§ **Exercise brief**
Reproduce exactly the lines from the one containing "write the pieces" down to the one containing "bpy.data.objects.remove(obj)", including both of those lines, and nothing else.

++++ Information provided ++++

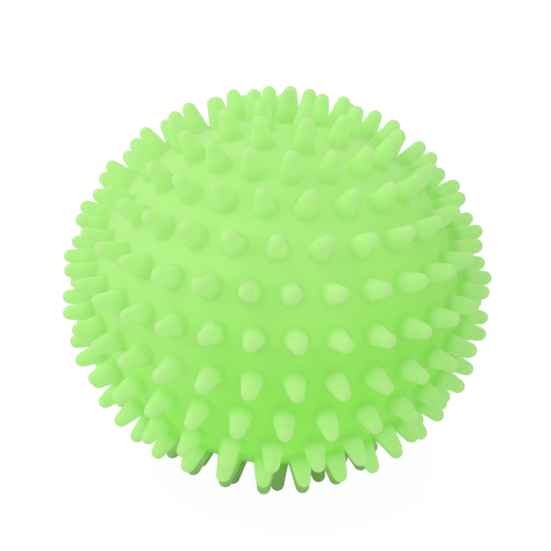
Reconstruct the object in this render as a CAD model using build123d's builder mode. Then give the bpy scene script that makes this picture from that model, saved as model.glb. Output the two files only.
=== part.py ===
from build123d import *
import math
import os

# Hollow spiky massage ball in two half shells, with an air valve at the top pole.
# Millimetres, origin at the centre of the ball, +Z up through the valve.

# ---------------------------------------------------------------- spikes and wall
TIP_DIAMETER = 90.0          # across the spike tips at the equator
FLATNESS = 0.94              # height over width of the ellipsoid of spike end centres
SPIKE_TIP_R = 1.43           # round end of a spike
SPIKE_ROOT_R = 2.35          # where a spike meets the wall
SPIKE_LENGTH = 6.25          # from the wall's surface to the spike's end
SPIKE_EMBED = 1.1            # root sunk into the wall
SPIKE_SPIN = -3              # degrees each spike is turned about its own axis
WALL = 2.4

CAP_R = TIP_DIAMETER / 2 - SPIKE_TIP_R     # equator radius of the spike end centres
CAP_H = CAP_R * FLATNESS                   # their half height at the poles
BODY_R = TIP_DIAMETER / 2 - SPIKE_LENGTH   # wall's outer radius at the equator
BODY_H = CAP_H + SPIKE_TIP_R - SPIKE_LENGTH  # wall's outer half height
FLOOR_Z = -41.1              # the lowest spikes end flat here

# A spike is a slim cone running tangent into its round end.
# Its heights are measured from the centre of the round end.
CONE_LENGTH = SPIKE_LENGTH - SPIKE_TIP_R
CONE_SLOPE = math.atan2(SPIKE_ROOT_R - SPIKE_TIP_R, CONE_LENGTH)
SPIKE_BOTTOM_Z = -(CONE_LENGTH + SPIKE_EMBED)
TANGENT_R = SPIKE_TIP_R * math.cos(CONE_SLOPE)
TANGENT_Z = SPIKE_TIP_R * math.sin(CONE_SLOPE)

# Rings of evenly spaced spikes; longitude 0 faces -Y, 90 faces +X.
# latitude in degrees, number of spikes, longitude of the first spike
UPPER_RINGS = [
    (9.3, 32, 6.1),
    (22.2, 30, 4.5),
    (34.8, 26, -0.5),
    (46.9, 22, 9.8),
    (58.8, 18, 3.8),
    (71.2, 10, 16.1),
    (80.4, 5, 31.3),
]
LOWER_RINGS = [
    (-3.6, 32, 6.2),
    (-16.5, 30, 4.1),
    (-30.5, 27, 1.6),
    (-41.6, 26, -0.9),
    (-57.7, 18, 19.1),
    (-67.0, 11, 8.6),
    (-80.5, 6, 0.4),
]

# ---------------------------------------------------------------- seam
SEAM_Z = 1.8                 # plane where the two half shells meet
RIM_INNER_R = BODY_R - 3.6   # the rim thickens the wall along the seam
RIM_OUTER_R = BODY_R - 1.2   # stays inside the wall
RIM_HEIGHT = 3.2
GROOVE_INNER_R = BODY_R - 2.7
GROOVE_OUTER_R = BODY_R - 1.5
GROOVE_DEPTH = 1.5           # into each half shell

# ---------------------------------------------------------------- valve
PAD_R = 3.6                  # small flat round the valve's mouth
PAD_Z = 36.15
BOSS_R = 5.6                 # thickening of the wall round the bush, on the inside
BOSS_BOTTOM_Z = 27.4
BUSH_FLANGE_R = 3.3
BUSH_FLANGE_Z = 34.6         # underside of the bush's outer flange
BUSH_BODY_R = 2.7
BUSH_BARB_R = 3.7
BUSH_END_R = BUSH_BODY_R - 0.4
BUSH_BOTTOM_Z = 26.1
PLUG_RECESS_R = 2.65
PLUG_RECESS_Z = 35.0
STEM_BORE_R = 1.65
STEM_BORE_Z = 30.9
NOZZLE_BORE_R = 1.25
PLUG_HEAD_R = PLUG_RECESS_R - 0.15
PLUG_STEM_R = STEM_BORE_R - 0.05
PLUG_STEM_Z = 31.4
STEM_TAPER_R = 0.4           # taper at the stem's lower end: inwards and upwards
STEM_TAPER_HEIGHT = 0.6

HOLE_REACH = 10              # the bush hole's cuts run this far past the flange's underside
TRIM = 100                   # reach of the trimming rectangles, larger than the ball


# ---------------------------------------------------------------- placing spikes
def spike_plane(latitude, longitude):
    """Plane at a spike's end centre, with its normal along the spike."""
    lat, lon = math.radians(latitude), math.radians(longitude)
    x, y, z = math.cos(lat) * math.sin(lon), -math.cos(lat) * math.cos(lon), math.sin(lat)
    outward = Vector(x, y, z / FLATNESS).normalized()
    east = Vector(math.cos(lon), math.sin(lon), 0)
    plane = Plane(origin=Vector(CAP_R * x, CAP_R * y, CAP_H * z), x_dir=east, z_dir=outward)
    return plane.rotated((0, 0, SPIKE_SPIN))


def ring_planes(rings):
    return [
        spike_plane(latitude, first + i * 360.0 / count)
        for latitude, count, first in rings
        for i in range(count)
    ]


# ---------------------------------------------------------------- profile helpers
# All profiles lie in Plane.XZ: sketch x is the radius, sketch y is the height z.
# These add to the sketch or line that is open where they are called.
def band(r_from, r_to, z_from, z_to, mode=Mode.ADD):
    """Rectangle between two radii and two heights."""
    with Locations(((r_from + r_to) / 2, (z_from + z_to) / 2)):
        Rectangle(abs(r_to - r_from), abs(z_to - z_from), mode=mode)


def groove_band(mode=Mode.ADD):
    """Section of both grooves together, which the bonding bead fills."""
    band(GROOVE_INNER_R, GROOVE_OUTER_R, SEAM_Z - GROOVE_DEPTH, SEAM_Z + GROOVE_DEPTH, mode)


def wall_and_rim(side):
    """Whole wall section, with the rim above (side 1) or below (side -1) the seam."""
    Ellipse(BODY_R, BODY_H)
    Ellipse(BODY_R - WALL, BODY_H - WALL, mode=Mode.SUBTRACT)
    band(RIM_INNER_R, RIM_OUTER_R, SEAM_Z, SEAM_Z + side * RIM_HEIGHT)


def cut_groove_and_trim(side):
    """Cut the groove, then keep positive radii on the given side of the seam."""
    groove_band(Mode.SUBTRACT)
    band(-TRIM, 0, -TRIM, TRIM, Mode.SUBTRACT)
    band(-TRIM, TRIM, SEAM_Z, SEAM_Z - side * TRIM, Mode.SUBTRACT)


def cone_radius(z):
    """Radius of a spike's cone at a height from its end centre."""
    return TANGENT_R + (TANGENT_Z - z) * math.tan(CONE_SLOPE)


def round_end_and_axis(centre_z, bottom_z):
    """Arc from the cone over the spike's end, then a line down the axis."""
    top = (0, centre_z + SPIKE_TIP_R)
    diagonal = SPIKE_TIP_R * math.sin(math.pi / 4)
    ThreePointArc((TANGENT_R, centre_z + TANGENT_Z), (diagonal, centre_z + diagonal), top)
    Line(top, (0, bottom_z))


# ---------------------------------------------------------------- pieces
def make_spike():
    """One spike along Z, with its origin at the centre of the round end."""
    root_r = cone_radius(SPIKE_BOTTOM_Z)
    with BuildPart() as spike:
        with BuildSketch(Plane.XZ):
            with BuildLine():
                Line((0, SPIKE_BOTTOM_Z), (root_r, SPIKE_BOTTOM_Z))
                Line((root_r, SPIKE_BOTTOM_Z), (TANGENT_R, TANGENT_Z))
                round_end_and_axis(0, SPIKE_BOTTOM_Z)
            make_face()
        revolve(axis=Axis.Z)
    return spike.part


def make_upper_shell(spike):
    with BuildPart() as shell:
        with BuildSketch(Plane.XZ):
            wall_and_rim(side=1)
            # boss and flat pad for the valve; the boss ends within the wall
            band(0, BOSS_R, BOSS_BOTTOM_Z, BODY_H - WALL / 2)
            band(0, PAD_R, BOSS_BOTTOM_Z, PAD_Z)
            # stepped hole for the bush
            hole_top = BUSH_FLANGE_Z + HOLE_REACH
            band(0, BUSH_FLANGE_R, BUSH_FLANGE_Z, hole_top, Mode.SUBTRACT)
            band(0, BUSH_BODY_R, BUSH_FLANGE_Z - HOLE_REACH, hole_top, Mode.SUBTRACT)
            cut_groove_and_trim(side=1)
        revolve(axis=Axis.Z)
        with Locations(*ring_planes(UPPER_RINGS)):
            add(spike)
    return shell.part


def make_lower_shell(spike):
    """Lower half, with one more spike at the bottom pole."""
    with BuildPart() as shell:
        with BuildSketch(Plane.XZ):
            wall_and_rim(side=-1)
            cut_groove_and_trim(side=-1)
        revolve(axis=Axis.Z)
        with Locations(*ring_planes(LOWER_RINGS), spike_plane(-90, 0)):
            add(spike)
        # the lowest spikes are flat where the ball rests
        split(bisect_by=Plane.XY.offset(FLOOR_Z), keep=Keep.TOP)
    return shell.part


def make_seam_bead():
    """Bonding bead that fills the grooves of both half shells."""
    with BuildPart() as bead:
        with BuildSketch(Plane.XZ):
            groove_band()
        revolve(axis=Axis.Z)
    return bead.part


def make_valve_bush():
    """Grommet: flange in the pad's counterbore, body through the boss, barb under it."""
    with BuildPart() as bush:
        with BuildSketch(Plane.XZ):
            with BuildLine():
                Polyline(
                    (NOZZLE_BORE_R, BUSH_BOTTOM_Z),
                    (BUSH_END_R, BUSH_BOTTOM_Z),
                    (BUSH_BARB_R, BOSS_BOTTOM_Z),
                    (BUSH_BODY_R, BOSS_BOTTOM_Z),
                    (BUSH_BODY_R, BUSH_FLANGE_Z),
                    (BUSH_FLANGE_R, BUSH_FLANGE_Z),
                    (BUSH_FLANGE_R, PAD_Z),
                    (PLUG_RECESS_R, PAD_Z),
                    (PLUG_RECESS_R, PLUG_RECESS_Z),
                    (STEM_BORE_R, PLUG_RECESS_Z),
                    (STEM_BORE_R, STEM_BORE_Z),
                    (NOZZLE_BORE_R, STEM_BORE_Z),
                    close=True,
                )
            make_face()
        revolve(axis=Axis.Z)
    return bush.part


def make_valve_plug():
    """The spike at the top pole, on a round head in the bush's recess, with a stem below."""
    with BuildPart() as plug:
        with BuildSketch(Plane.XZ):
            with BuildLine():
                Polyline(
                    (0, PLUG_STEM_Z),
                    (PLUG_STEM_R - STEM_TAPER_R, PLUG_STEM_Z),
                    (PLUG_STEM_R, PLUG_STEM_Z + STEM_TAPER_HEIGHT),
                    (PLUG_STEM_R, PLUG_RECESS_Z),
                    (PLUG_HEAD_R, PLUG_RECESS_Z),
                    (PLUG_HEAD_R, PAD_Z),
                    (cone_radius(PAD_Z - CAP_H), PAD_Z),
                    (TANGENT_R, CAP_H + TANGENT_Z),
                )
                round_end_and_axis(CAP_H, PLUG_STEM_Z)
            make_face()
        revolve(axis=Axis.Z)
    return plug.part


# ---------------------------------------------------------------- write the pieces
spike = make_spike()
pieces = {
    "upper_shell": make_upper_shell(spike),
    "lower_shell": make_lower_shell(spike),
    "seam_bead": make_seam_bead(),
    "valve_bush": make_valve_bush(),
    "valve_plug": make_valve_plug(),
}

os.makedirs("parts", exist_ok=True)
for name, part in pieces.items():
    part.label = name
    export_step(part, f"parts/{name}.step")
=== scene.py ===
"""A hollow ball of frosted green rubber covered in soft spikes, with a valve at the top.

The ball is centred on the origin with the valve's axis on +Z, and its lowest spikes rest on the
floor. The camera stands on the -Y side and looks slightly down. Longitudes run from -Y
towards +X. Shapes are in millimetres until make_object turns them into metres.
"""

import math

import bmesh
import bpy
import numpy as np
from mathutils import Matrix, Vector, geometry


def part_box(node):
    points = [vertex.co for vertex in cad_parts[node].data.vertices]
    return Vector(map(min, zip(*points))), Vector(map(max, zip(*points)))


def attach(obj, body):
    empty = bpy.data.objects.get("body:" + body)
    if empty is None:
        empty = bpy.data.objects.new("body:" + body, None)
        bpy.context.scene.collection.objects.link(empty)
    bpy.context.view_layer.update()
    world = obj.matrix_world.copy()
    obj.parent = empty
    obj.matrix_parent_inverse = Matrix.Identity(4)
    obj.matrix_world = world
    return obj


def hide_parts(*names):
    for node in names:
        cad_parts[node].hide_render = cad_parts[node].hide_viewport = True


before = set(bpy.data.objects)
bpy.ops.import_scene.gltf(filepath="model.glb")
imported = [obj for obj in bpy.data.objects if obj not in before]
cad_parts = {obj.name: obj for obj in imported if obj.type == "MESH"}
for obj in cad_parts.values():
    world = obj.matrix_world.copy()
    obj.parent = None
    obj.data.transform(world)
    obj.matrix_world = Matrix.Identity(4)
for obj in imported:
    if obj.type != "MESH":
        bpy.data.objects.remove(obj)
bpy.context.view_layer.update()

MM = 0.001


def cad_mm(part):
    """Lowest and highest corner of a CAD piece in millimetres."""
    low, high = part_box(part)
    return [v / MM for v in low], [v / MM for v in high]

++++

§ **Answer to the task**
# ---------------------------------------------------------------- write the pieces
spike = make_spike()
pieces = {
    "upper_shell": make_upper_shell(spike),
    "lower_shell": make_lower_shell(spike),
    "seam_bead": make_seam_bead(),
    "valve_bush": make_valve_bush(),
    "valve_plug": make_valve_plug(),
}

os.makedirs("parts", exist_ok=True)
for name, part in pieces.items():
    part.label = name
    export_step(part, f"parts/{name}.step")
=== scene.py ===
"""A hollow ball of frosted green rubber covered in soft spikes, with a valve at the top.

The ball is centred on the origin with the valve's axis on +Z, and its lowest spikes rest on the
floor. The camera stands on the -Y side and looks slightly down. Longitudes run from -Y
towards +X. Shapes are in millimetres until make_object turns them into metres.
"""

import math

import bmesh
import bpy
import numpy as np
from mathutils import Matrix, Vector, geometry


def part_box(node):
    points = [vertex.co for vertex in cad_parts[node].data.vertices]
    return Vector(map(min, zip(*points))), Vector(map(max, zip(*points)))


def attach(obj, body):
    empty = bpy.data.objects.get("body:" + body)
    if empty is None:
        empty = bpy.data.objects.new("body:" + body, None)
        bpy.context.scene.collection.objects.link(empty)
    bpy.context.view_layer.update()
    world = obj.matrix_world.copy()
    obj.parent = empty
    obj.matrix_parent_inverse = Matrix.Identity(4)
    obj.matrix_world = world
    return obj


def hide_parts(*names):
    for node in names:
        cad_parts[node].hide_render = cad_parts[node].hide_viewport = True


before = set(bpy.data.objects)
bpy.ops.import_scene.gltf(filepath="model.glb")
imported = [obj for obj in bpy.data.objects if obj not in before]
cad_parts = {obj.name: obj for obj in imported if obj.type == "MESH"}
for obj in cad_parts.values():
    world = obj.matrix_world.copy()
    obj.parent = None
    obj.data.transform(world)
    obj.matrix_world = Matrix.Identity(4)
for obj in imported:
    if obj.type != "MESH":
        bpy.data.objects.remove(obj)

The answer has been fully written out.